Thomas Peyton (1418–1484) of Isleham, Cambridgeshire, was twice Sheriff of Cambridgeshire and Huntingdonshire, in 1443 and 1453. He rebuilt the church of St Andrew's in Isleham, in the chancel of which survives his monumental brass. He is depicted in a 1485 stained glass window in Long Melford Church, Suffolk, where he displays on his surcoat the Peyton arms: Sable, a cross engrailed or a mullet in the first quarter argent.

==Origins==
His family originated at the manor of Peyton in the parish of Boxford, Suffolk.

==Marriage==
Peyton married twice. His first wife was Margaret Bernard, one of the daughters and co-heiresses of Sir John Bernard (died 1451) (whose effigy survives in Isleham Church), lord of the manor of Isleham, through which marriage he inherited that manor. By Margaret Bernard he had children including:
- Thomas Peyton (died 1484), who predeceased his father, having married Jane Calthorpe, heiress of Calthorpe in Norfolk, by whom he had children including:
  - Sir Robert Peyton (died 1518), heir to his grandfather, whose monument is also in Isleham Church, and from whom the three Peyton baronets were descended. His son Sir Robert Peyton (died 1550) married Frances Hazelden (died 1580), who in her widowhood and one year before her death founded the Peyton Hospital in Isleham.
  - John Peyton
  - Edward Peyton
  - Elizabeth Peyton, wife of Edward Langley of Knowlton in Kent.
  - Jane Peyton, wife of John Langley of Lowleworth in Cambridgeshire
  - Anne Peyton
  - Dorothy Peyton

His second marriage was to Margaret Francis, a daughter and co-heiress of Sir Hugh Francis of Giffords in Suffolk, by whom he had further sons:
- Christopher Peyton (died 1499), whose monumental brass survives in Isleham Church.
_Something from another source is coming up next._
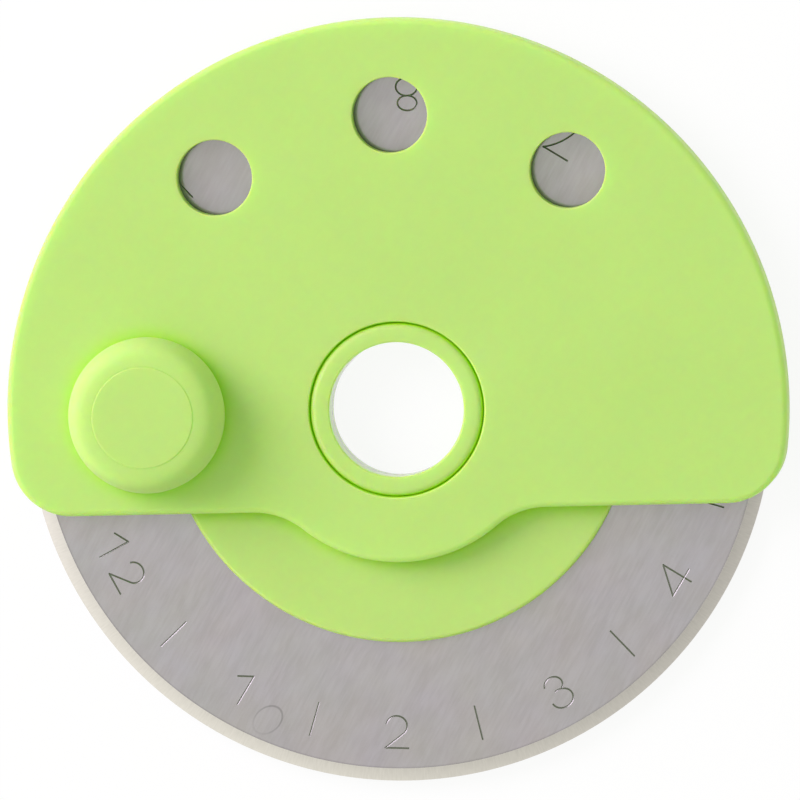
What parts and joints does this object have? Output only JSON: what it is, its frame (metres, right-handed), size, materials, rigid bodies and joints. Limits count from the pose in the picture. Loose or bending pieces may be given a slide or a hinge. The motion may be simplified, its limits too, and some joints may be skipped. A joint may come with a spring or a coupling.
{
  "type": "guarded rotary cutter blade",
  "caption": "Circular cutting blade clamped in a plastic hub, with a half-round guard that turns around the hub by its thumb knob.",
  "frame": {"origin": "centre of the outline's box, on the surface that the rear flange rests on; the hub axis stands 0.5 mm from it along -Y", "axes": "+Z along the hub axis, out of the guard's front; +Y towards the windows; +X away from the thumb knob"},
  "size_m": [0.047, 0.046, 0.0072],
  "materials": {
    "blade_steel": "brushed faces, ground bevel, fine engraved numbers and ticks",
    "hub_plastic": "satin moulded ABS, lime green",
    "guard_plastic": "satin moulded ABS, lime green"
  },
  "bodies": {
    "blade_hub": {"blade": "blade_steel", "rear_flange": "hub_plastic", "front_hub": "hub_plastic", "retaining_ring": "hub_plastic"},
    "guard": {"guard": "guard_plastic", "thumb_knob": "guard_plastic"}
  },
  "joints": [
    {"name": "guard_turn", "type": "hinge", "parent": "blade_hub", "child": "guard", "pos_m": [0, -0.0005, 0], "axis": [0, 0, 1], "continuous": true}
  ]
}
He was Sheriff of Cambridgeshire and Huntingdonshire in 1496. He married a daughter of Leonard Hide of Hide Hall in Hertfordshire, but died without children. An inscription on the wall-plate of the roof of Isleham Church states: "Pray for the good prosperite of Crystofor Peyton and Elizabeth his wife and for the soul of Thomas Peyton squire and Margaret his wife fader and moder of the said Crystofor Peyton and for the souls of all the Awncestre of the said Crystofor Peyton Qwych dyd mak this rofe in the year of our lord MCCCCLXXXXV being the tenth year of King Henry the Seventh". (1495)
- Francis Peyton of St Edmundsbury in Suffolk and of Coggeshall in Essex, who married Elizabeth Brook, daughter of Reginald Brook of Aspallstoneham in Suffolk. By Elizabeth he had children including:
  - Christopher Peyton, eldest son and heir, of St Edmundsbury, who married Jane Mildmay, daughter of Thomas Mildmay. His eldest son was Thomas Peyton who married Lady Cecilia Bourchier, a daughter of John Bourchier, 2nd Earl of Bath (1499–1560/61) of Tawstock in Devon. Thomas and Cecilia had sons including:
    - Thomas Peyton, who married Dorothy Dowrich, a daughter of Walter Dowrich of Dowrich in the parish of Sandford in Devon by his wife Mary Carew (1550–1604), daughter of Dr. George Carew, Dean of Windsor, 3rd son of Sir Edmund Carew, Baron Carew, of Mohuns Ottery in the parish of Luppitt, Devon, and sister of George Carew, 1st Earl of Totnes (1555–1629). An image of Dorothy Dowrich below an escutcheon showing Peyton impaling Dowrich in included on the monumental brass of her mother Mary Carew in Sandford Church, Devon.
    - Sir Henry Peyton who married Lady Mary Seymour, a daughter of Edward Seymour, 1st Duke of Somerset, KG, (c. 1500 – 1552) Lord Protector of England from 1547 until 1549 during the minority of his nephew, King Edward VI (1547–1553) and the eldest brother of Queen Jane Seymour (died 1537), the third wife of King Henry VIII.
  - Edmund Peyton, Customer of Calais, died without children.

==Descendants==
From him were descended the Peyton baronets of Isleham (1611), the Peyton baronets of Knowlton (1611) and the Peyton baronets of Doddington (1660 and later creations).